- [Task requirements]: Gather from the material every line that contains the string "part".

- [Given data]:
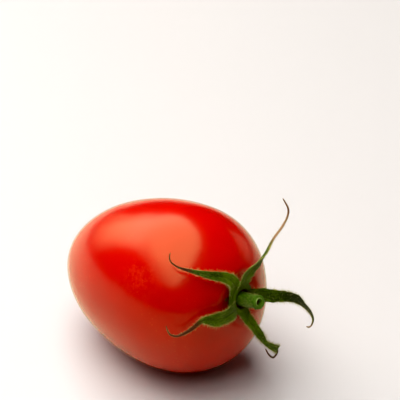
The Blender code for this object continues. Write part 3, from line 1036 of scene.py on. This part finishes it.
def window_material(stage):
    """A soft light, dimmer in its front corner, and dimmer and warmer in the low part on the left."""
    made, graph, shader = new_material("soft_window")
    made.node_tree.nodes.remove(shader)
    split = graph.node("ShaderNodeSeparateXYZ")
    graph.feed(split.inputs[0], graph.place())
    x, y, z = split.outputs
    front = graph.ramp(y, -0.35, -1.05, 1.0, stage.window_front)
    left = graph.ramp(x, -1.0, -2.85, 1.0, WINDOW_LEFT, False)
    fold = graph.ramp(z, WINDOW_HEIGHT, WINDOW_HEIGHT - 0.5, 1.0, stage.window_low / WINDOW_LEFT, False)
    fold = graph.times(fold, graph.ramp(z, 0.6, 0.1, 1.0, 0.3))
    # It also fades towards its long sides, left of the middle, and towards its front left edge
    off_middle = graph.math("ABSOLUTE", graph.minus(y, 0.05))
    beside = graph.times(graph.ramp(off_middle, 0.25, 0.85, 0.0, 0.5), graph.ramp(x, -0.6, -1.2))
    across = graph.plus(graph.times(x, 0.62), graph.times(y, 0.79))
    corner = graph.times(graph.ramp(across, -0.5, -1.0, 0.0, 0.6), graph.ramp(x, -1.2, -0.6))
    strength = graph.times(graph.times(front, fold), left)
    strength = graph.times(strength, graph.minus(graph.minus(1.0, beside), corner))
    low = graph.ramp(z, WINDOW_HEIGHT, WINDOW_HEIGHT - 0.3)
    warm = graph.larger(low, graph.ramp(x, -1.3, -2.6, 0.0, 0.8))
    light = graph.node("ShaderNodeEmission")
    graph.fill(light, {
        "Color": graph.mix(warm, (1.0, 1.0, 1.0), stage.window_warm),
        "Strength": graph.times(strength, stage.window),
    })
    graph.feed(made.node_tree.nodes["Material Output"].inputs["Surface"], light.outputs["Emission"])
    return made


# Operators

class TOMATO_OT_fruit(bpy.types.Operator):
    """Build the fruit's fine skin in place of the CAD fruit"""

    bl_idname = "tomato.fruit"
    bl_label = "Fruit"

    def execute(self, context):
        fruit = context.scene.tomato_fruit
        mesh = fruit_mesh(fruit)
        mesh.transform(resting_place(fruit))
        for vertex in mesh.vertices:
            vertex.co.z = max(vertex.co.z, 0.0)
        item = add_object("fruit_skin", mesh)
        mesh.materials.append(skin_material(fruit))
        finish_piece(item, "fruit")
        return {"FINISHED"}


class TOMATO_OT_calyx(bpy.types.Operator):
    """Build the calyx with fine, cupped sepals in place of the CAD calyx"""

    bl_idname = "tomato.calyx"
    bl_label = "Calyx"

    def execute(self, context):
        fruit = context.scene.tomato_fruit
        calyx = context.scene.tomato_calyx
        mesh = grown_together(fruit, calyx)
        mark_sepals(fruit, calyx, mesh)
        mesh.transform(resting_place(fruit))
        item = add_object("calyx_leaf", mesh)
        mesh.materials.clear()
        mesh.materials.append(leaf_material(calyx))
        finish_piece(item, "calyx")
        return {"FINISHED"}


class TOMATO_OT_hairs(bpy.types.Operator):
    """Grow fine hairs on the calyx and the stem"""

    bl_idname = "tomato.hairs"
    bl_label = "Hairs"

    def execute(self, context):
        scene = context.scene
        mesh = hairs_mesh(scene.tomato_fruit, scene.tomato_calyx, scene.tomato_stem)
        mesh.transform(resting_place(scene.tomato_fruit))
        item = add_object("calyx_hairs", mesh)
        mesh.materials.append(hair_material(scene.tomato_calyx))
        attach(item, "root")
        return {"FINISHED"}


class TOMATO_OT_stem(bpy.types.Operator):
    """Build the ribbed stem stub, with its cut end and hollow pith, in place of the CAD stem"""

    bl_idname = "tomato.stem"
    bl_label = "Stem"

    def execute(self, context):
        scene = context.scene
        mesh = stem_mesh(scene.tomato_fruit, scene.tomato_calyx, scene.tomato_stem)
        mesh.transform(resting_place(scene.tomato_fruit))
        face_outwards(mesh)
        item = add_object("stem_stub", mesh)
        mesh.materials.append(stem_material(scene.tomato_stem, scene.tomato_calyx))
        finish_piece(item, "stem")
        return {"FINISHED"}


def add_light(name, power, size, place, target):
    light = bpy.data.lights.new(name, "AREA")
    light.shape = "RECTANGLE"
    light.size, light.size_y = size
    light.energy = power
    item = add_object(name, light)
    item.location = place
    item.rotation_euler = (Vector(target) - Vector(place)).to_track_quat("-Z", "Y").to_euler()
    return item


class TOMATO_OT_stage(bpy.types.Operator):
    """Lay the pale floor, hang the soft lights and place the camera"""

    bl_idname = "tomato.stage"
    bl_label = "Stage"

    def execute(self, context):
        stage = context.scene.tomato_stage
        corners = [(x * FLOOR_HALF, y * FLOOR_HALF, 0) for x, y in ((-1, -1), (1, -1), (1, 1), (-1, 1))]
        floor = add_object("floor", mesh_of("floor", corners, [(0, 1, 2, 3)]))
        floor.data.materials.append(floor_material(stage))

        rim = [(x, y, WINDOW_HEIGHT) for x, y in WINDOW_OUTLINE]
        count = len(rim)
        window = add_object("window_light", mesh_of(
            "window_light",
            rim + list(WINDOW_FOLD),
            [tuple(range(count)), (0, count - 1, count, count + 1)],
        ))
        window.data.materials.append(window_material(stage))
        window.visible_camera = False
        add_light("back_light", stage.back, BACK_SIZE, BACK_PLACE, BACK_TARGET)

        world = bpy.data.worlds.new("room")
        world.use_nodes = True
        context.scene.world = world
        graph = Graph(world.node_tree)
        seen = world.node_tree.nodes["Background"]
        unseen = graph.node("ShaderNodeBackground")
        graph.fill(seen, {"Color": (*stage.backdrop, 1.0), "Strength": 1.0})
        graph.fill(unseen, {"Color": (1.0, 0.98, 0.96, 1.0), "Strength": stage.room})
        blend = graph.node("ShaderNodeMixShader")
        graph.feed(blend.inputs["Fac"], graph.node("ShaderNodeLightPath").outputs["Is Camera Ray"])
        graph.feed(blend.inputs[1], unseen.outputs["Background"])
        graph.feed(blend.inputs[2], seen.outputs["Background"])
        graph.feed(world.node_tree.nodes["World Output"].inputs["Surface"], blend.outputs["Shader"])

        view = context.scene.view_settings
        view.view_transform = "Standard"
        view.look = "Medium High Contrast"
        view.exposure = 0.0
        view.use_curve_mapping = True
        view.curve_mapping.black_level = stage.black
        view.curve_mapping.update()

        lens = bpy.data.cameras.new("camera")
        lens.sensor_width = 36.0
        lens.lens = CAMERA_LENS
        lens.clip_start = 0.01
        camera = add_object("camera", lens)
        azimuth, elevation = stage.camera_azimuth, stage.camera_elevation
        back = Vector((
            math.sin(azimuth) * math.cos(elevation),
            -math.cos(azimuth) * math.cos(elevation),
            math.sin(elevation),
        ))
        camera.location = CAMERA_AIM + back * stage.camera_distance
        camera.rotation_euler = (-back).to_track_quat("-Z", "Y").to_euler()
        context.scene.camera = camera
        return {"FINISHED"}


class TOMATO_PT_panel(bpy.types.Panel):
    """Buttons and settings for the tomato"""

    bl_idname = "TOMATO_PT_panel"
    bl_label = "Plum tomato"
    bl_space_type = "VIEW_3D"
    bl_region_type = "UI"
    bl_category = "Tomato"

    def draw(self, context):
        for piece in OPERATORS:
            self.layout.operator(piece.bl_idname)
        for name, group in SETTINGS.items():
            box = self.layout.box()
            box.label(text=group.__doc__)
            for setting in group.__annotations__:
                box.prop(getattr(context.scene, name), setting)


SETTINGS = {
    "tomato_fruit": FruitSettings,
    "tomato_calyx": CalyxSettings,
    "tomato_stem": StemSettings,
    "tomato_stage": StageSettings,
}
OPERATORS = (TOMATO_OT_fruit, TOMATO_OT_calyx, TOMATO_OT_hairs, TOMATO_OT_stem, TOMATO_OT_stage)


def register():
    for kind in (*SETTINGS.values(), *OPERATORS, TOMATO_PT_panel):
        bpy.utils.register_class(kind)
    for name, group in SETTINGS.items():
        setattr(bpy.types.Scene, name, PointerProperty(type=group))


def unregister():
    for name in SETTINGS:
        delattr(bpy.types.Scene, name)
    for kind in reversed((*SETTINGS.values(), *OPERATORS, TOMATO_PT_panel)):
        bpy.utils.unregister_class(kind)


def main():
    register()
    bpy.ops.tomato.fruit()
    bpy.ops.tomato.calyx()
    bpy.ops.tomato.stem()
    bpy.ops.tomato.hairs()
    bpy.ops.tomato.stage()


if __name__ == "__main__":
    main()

- [The answer]:
The Blender code for this object continues. Write part 3, from line 1036 of scene.py on. This part finishes it.
    """A soft light, dimmer in its front corner, and dimmer and warmer in the low part on the left."""